Allowing solar farms as a conditional use activity, however, would assign reviews to the Jefferson County Board of Zoning Appeals. After holding a public hearing, the board would have more authority to impose more specific requirements on proposed solar farm projects.

Some residents pointed out during last Tuesday’s hearing that the Jefferson County Development Authority has urged that proposed solar farm projects be reviewed as a conditional use activity.

The Public Service Commission approved the farm site for the $125 million Wild Hill Solar project, stating the facility would benefit Jefferson County by helping to develop solar and other renewable industries in West Virginia.

According to industry representatives, solar farms would need to be within a half-mile of the five electrical utility substations in the southern portion of the county, a requirement that would greatly limit the number of such projects in the county.

Wild Hill Solar is a San Diego, California subsidiary of EDF Renewables Development, a French-owned firm with an office in Minneapolis that internationally develops, builds and operates solar-electric generating facilities.  

According to Wild Hill representatives, the project’s 237,552 photovoltaic panels would cover less than half of the site’s 795 acres located three miles from Charles Town. Construction is slated to begin next fall and finish in the third quarter of next year.

The facility would operate for as long as 30 years, after which the solar panels would be removed if a lease governing the project is not continued.

Tuesday’s hearing before the Planning Commission began retracing steps the panel has already taken. After holding a formal public comment hearing and several discussions and workshops that started a year ago, the nine-member commission recommended, with an 8-to-1 vote, that the ordinance changes with various restrictions be approved.

In October, the Jefferson County Commission, after conducting its own series of painstaking public discussions and hearings, adopted the current proposed ordinance. But two months later a citizens’ lawsuit prompted a 3-2 majority of county commissioners to rescind the ordinance.

Without explaining their action, the three county commissioners directed the Planning Commission to restart the formal public process to evaluate possibly allowing solar farm developments in the county.

A formal three-page agreement between the county commission and nine property owners near the Wild Hill Solar project off Kabletown Road to end the lawsuit involved repeating the public deliberations and hearings.

The settlement avoided a circuit court hearing scheduled for Tuesday to hear arguments the lawsuit raised. The settlement does not mention legal costs related to the lawsuit that the property owners wanted the county to pay.

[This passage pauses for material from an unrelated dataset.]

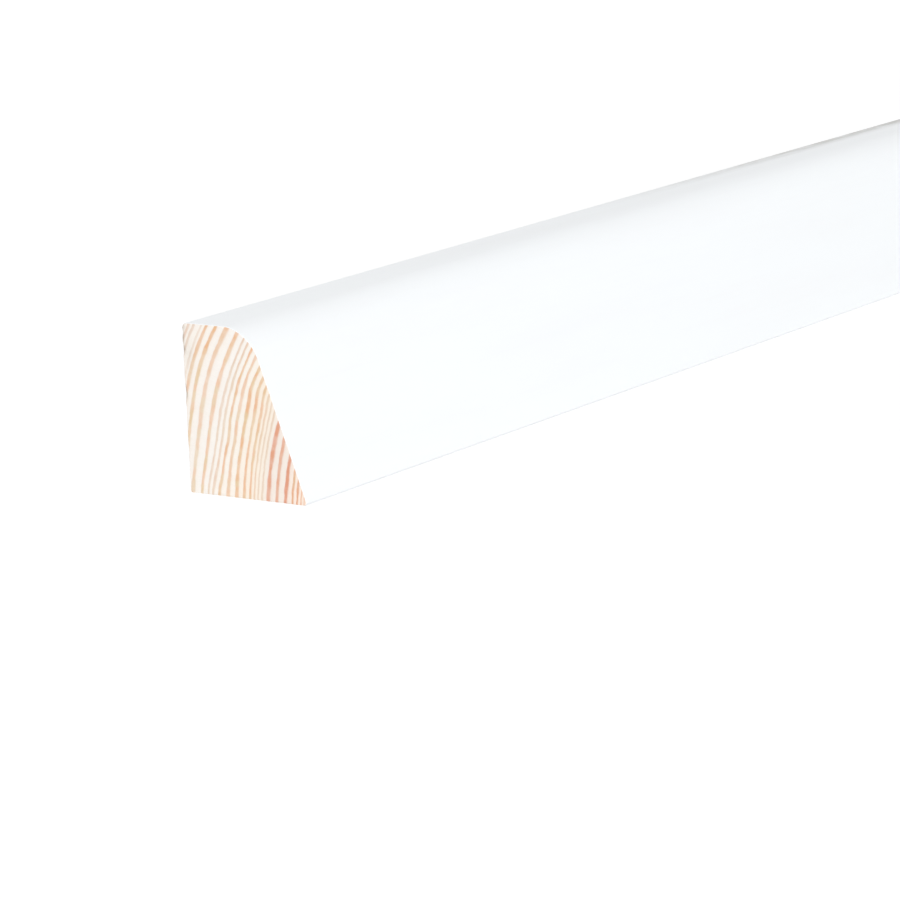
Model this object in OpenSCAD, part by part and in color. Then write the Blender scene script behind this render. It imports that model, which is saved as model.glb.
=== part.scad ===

Currently withdrawn, the lawsuit filed by nine property owners near the Wild Hill Solar project off Kabletown Road outlined several procedural steps the county commission and the Planning Commission followed on the way toward adopting the original ordinance change to allow for solar farms.

The lawsuit maintained that the Planning Commission failed to follow public notification procedures when it added a “residential growth” zoning category where solar farms would be permitted.

That all led to last week’s repeated public hearing and Tuesday’s special meeting.

“We’ve got a lot of new material that’s come in,” said Planning Commissioner Jack Hefestay after last Tuesday’s public comments.

Permitting solar farms in Jefferson County as a renewable energy initiative has been generally supported by residents who have offered comments over the past year.

Local farmers said such projects would allow them to diversify the agricultural incomes that will allow them to avoid selling their farmland to residential developers.

However, some residents have voiced suggestions for limiting solar farms to industrially zoned areas. Some have voiced concerns that proposed zoning setback or screening requirements to protect neighboring properties should be made more stringent.

Some homeowners have acknowledged that they don’t like the idea of fields of black panels spoiling their rural views over neighboring farmland.

A major recurring suggestion for improving the solar farm ordinance has been to replace the permitted-use review process with a conditional use approval process.

Hefestay and Planning Commission President Mike Shepp both said the additional public comments provided last week offer valuable suggestions to still consider.

Also, during Tuesday’s hearing, Jefferson County Commissioner Steve Stolipher, a voting member of the Planning Commission, announced that he wouldn’t participate in discussions and votes related to the solar farm ordinance.

Stolipher declined to comment on his decision.